→ **Data lines**:
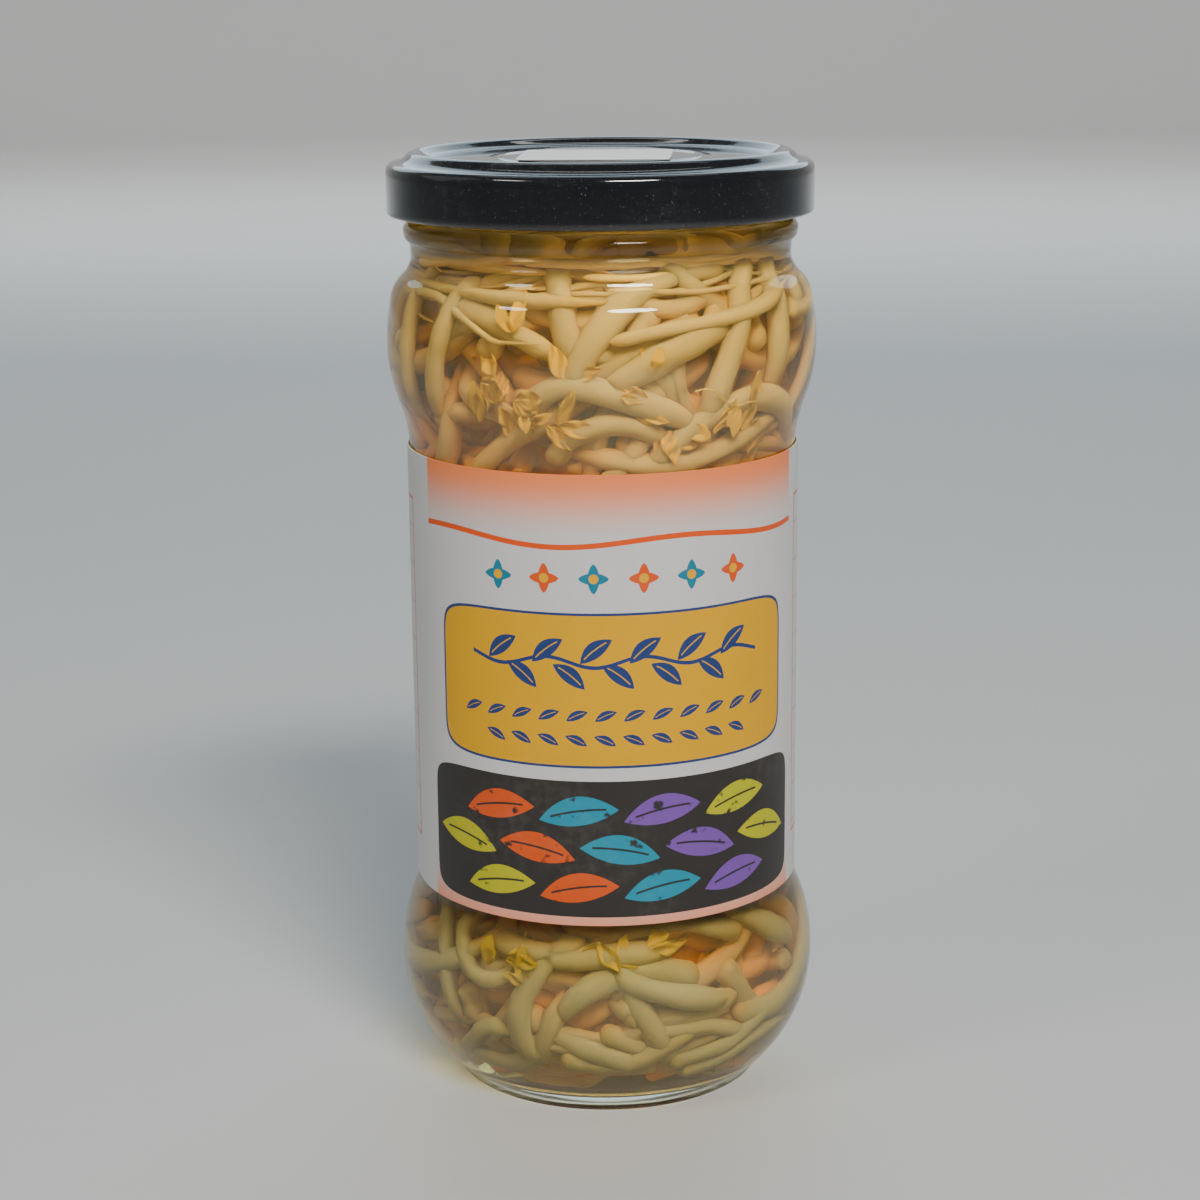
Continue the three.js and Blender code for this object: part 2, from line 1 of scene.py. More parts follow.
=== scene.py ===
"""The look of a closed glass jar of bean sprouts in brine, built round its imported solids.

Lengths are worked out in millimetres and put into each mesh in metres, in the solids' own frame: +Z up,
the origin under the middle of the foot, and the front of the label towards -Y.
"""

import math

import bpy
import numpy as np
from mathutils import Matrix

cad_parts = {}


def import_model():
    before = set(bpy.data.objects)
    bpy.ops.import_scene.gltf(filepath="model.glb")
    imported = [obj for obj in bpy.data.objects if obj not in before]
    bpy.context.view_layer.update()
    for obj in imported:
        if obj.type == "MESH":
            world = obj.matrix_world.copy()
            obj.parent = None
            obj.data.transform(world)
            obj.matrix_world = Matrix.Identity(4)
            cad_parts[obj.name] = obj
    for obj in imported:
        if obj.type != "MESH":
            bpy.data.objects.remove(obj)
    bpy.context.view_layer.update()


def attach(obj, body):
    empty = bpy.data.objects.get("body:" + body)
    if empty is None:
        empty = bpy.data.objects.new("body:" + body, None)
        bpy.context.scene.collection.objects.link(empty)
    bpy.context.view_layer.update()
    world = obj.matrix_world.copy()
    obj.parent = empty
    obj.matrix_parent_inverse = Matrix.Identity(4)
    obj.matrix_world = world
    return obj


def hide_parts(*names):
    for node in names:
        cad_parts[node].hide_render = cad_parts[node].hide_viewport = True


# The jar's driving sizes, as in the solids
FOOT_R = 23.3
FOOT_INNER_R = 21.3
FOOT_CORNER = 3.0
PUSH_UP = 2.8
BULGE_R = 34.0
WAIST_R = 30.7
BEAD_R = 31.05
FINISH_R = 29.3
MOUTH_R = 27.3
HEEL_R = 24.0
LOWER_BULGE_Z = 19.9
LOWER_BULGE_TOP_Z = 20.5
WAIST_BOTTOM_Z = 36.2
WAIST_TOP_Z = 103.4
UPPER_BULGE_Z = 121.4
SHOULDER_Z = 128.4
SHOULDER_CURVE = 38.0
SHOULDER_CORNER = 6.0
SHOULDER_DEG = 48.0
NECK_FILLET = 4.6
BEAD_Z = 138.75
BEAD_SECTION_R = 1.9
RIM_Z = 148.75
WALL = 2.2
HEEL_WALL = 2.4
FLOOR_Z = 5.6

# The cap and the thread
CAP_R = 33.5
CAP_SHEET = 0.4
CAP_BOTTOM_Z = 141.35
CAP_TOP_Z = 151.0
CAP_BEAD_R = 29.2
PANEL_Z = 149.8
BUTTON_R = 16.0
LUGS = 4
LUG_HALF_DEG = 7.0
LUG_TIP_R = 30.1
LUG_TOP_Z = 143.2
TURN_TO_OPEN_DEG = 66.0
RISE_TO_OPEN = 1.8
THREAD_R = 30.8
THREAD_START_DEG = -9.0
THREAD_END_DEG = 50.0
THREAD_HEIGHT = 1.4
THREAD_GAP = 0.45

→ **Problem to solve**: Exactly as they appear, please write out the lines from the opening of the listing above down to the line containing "its imported solids.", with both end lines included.

→ **Expected output**:
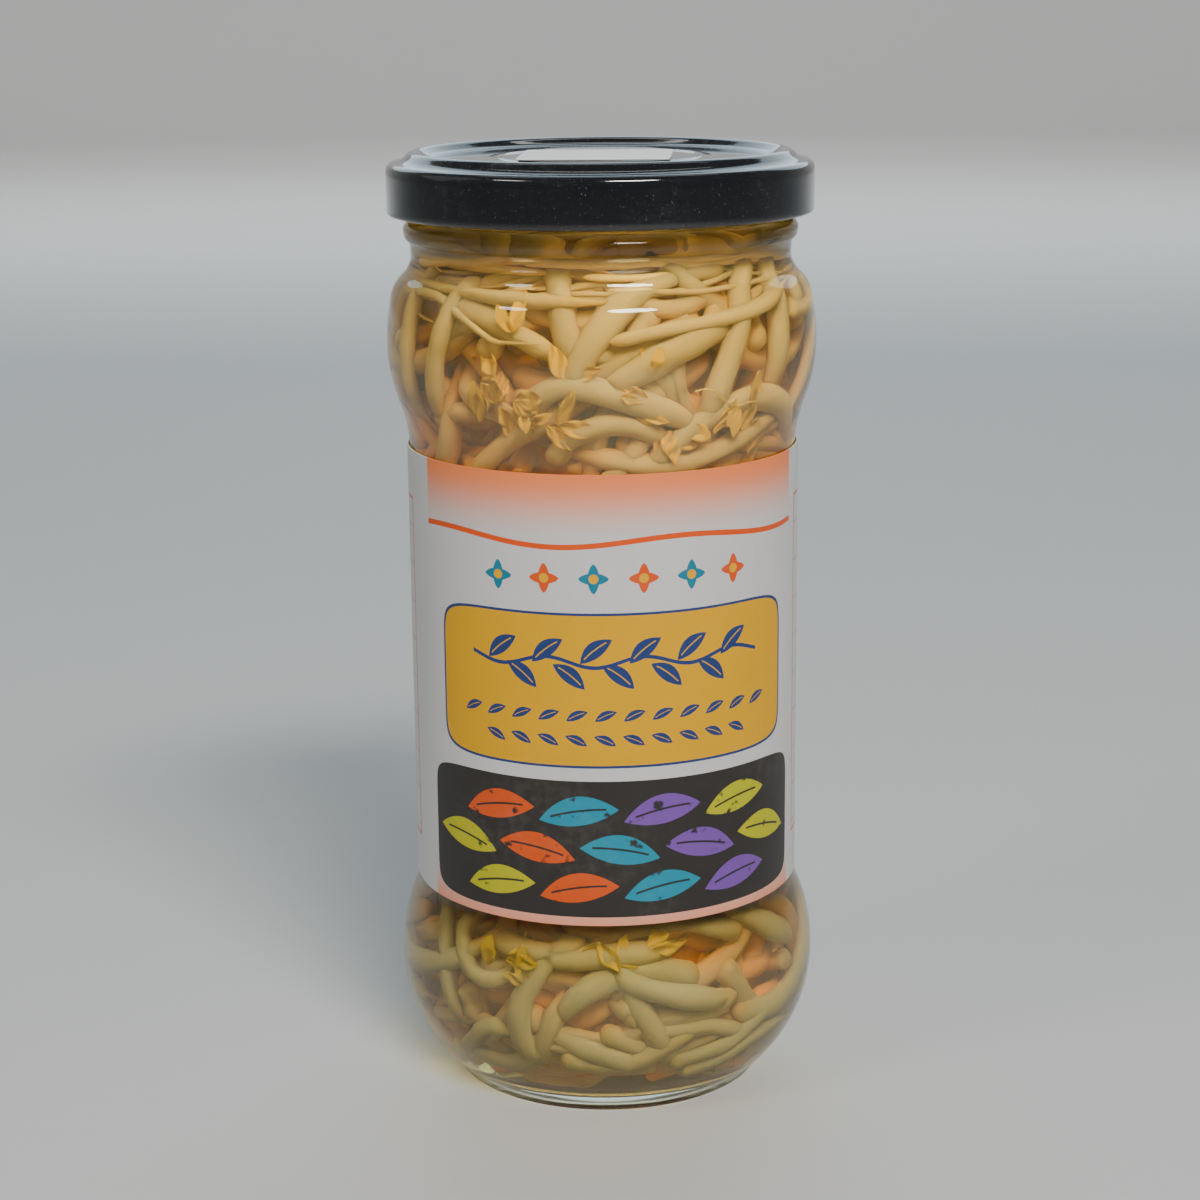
Continue the three.js and Blender code for this object: part 2, from line 1 of scene.py. More parts follow.
=== scene.py ===
"""The look of a closed glass jar of bean sprouts in brine, built round its imported solids.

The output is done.